(⬑Table of Contents)
Version Two
If (and that's a big "if") s2 version 2 ever becomes a real thing, this is an overview of what would most likely differ...
Replace Objects with Hashtables
Objects would be implemented in terms of hashtables. That is, s2 would
still have its base Object type but would use, C-side, cwal_hash
as
the implementation and would store script-side properties in the
hashtable, possibly reserving the object-side storage for
internal/"hidden" properties. When s2 was first created, hashes were
too memory-hungry to justify that, but that cost has, in the
aggregate, been cut considerably via memory recycling improvements
made since then.
One notable hiccup here is higher-level types which derive from Object, e.g. Array and Native. Their C-level base type is Object and that cannot be changed without significant downstream fallout, so we'd likely need to create "v2" variants of those types in cwal, or even create cwal v2 at the same time, porting those classes to derive from hashes in the process (perhaps even completely replacing the base object type with the hashtable type and providing a compile-time option to switch the internal property storage).
Alternately, and probably much simpler, we eliminate the cwal_hash
type and move its implementation into the cwal_object
core.
Eliminate Type-lax Comparison Ops
Consolidate type-lax and type-strict comparisons into a single
type-strict comparison. i.e. the ===
operator would disappear and
==
would behave as ===
currently does (type-strictly). The
different comparison types are conceptually an interesting idea but in
practice type-strict comparisons are almost always (95%+) used.
"Compile" Token Chains
The evaluation engine would probably remain more or less the same but would use "pre-compiled" (or "pre-parsed") chains of tokens, rather than parsing its text on demand. This would cost much more memory but would also be far faster for code called more than once.

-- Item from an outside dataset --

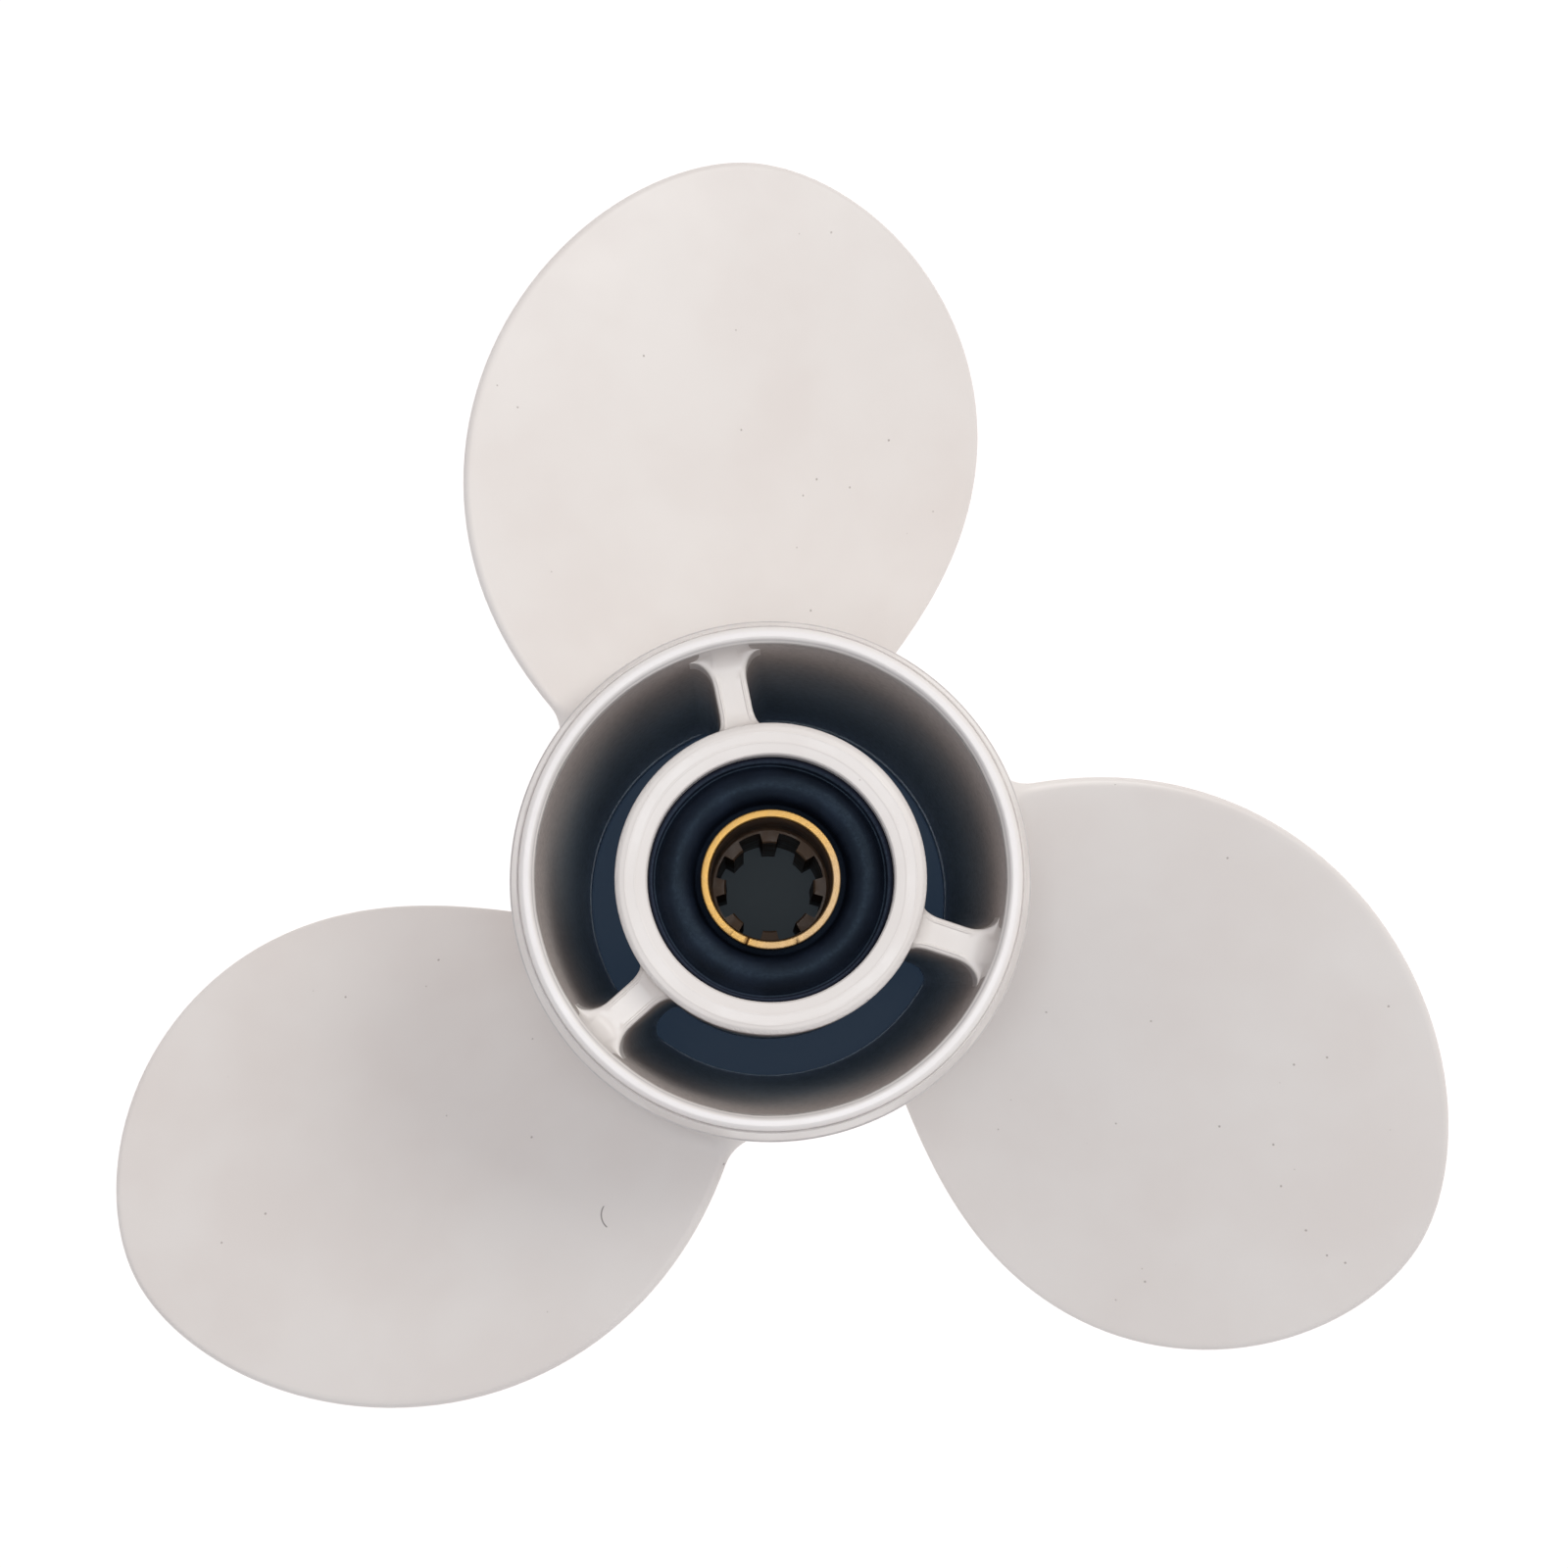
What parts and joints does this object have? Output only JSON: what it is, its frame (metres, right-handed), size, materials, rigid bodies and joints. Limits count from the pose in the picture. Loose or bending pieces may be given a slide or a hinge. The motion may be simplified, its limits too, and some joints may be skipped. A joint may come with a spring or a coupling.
{
  "type": "boat propeller",
  "caption": "Outboard boat propeller: right-hand blades on a through-hub exhaust tube, ribs to an inner hub, rubber bush and splined brass sleeve.",
  "frame": {"origin": "on the shaft axis, in the plane of the outer hub's front rim, which is the face that it stands on", "axes": "+Z along the shaft axis towards the rear, where the exhaust leaves; +Y through the middle of rib_1"},
  "size_m": [0.21, 0.2029, 0.086],
  "materials": {
    "painted_casting": "gloss",
    "bush_rubber": "satin",
    "sleeve_brass": "satin"
  },
  "bodies": {
    "sleeve": {"splined_sleeve": "sleeve_brass"},
    "bush": {"rubber_bush": "bush_rubber"},
    "propeller": {"outer_hub": "painted_casting", "inner_hub": "painted_casting", "rib_1": "painted_casting", "rib_2": "painted_casting", "rib_3": "painted_casting", "blade_1": "painted_casting", "blade_2": "painted_casting", "blade_3": "painted_casting"}
  },
  "joints": [
    {"name": "bush_twist", "type": "hinge", "parent": "sleeve", "child": "bush", "pos_m": [0, 0, 0.045], "axis": [0, 0, 1], "range_deg": [-8, 8], "stiffness_Nm_per_rad": 400},
    {"name": "hub_slip", "type": "hinge", "parent": "bush", "child": "propeller", "pos_m": [0, 0, 0.045], "axis": [0, 0, 1], "continuous": true}
  ]
}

We have much of the internals for this already, but porting s2's current eval engine to use it would require a significant effort. The "holy grail" would be an API which allows us to use the conventional (slow but memory light) approach or the "compiled" approach, and even mix the two (e.g. compiled for function bodies and loops and conventional for most of everything else), but such an API has eluded me so far, at least in part because the eval engine takes some embarrassingly low-level liberties with the tokenizer engine which are not legal with the pre-parsed tokens.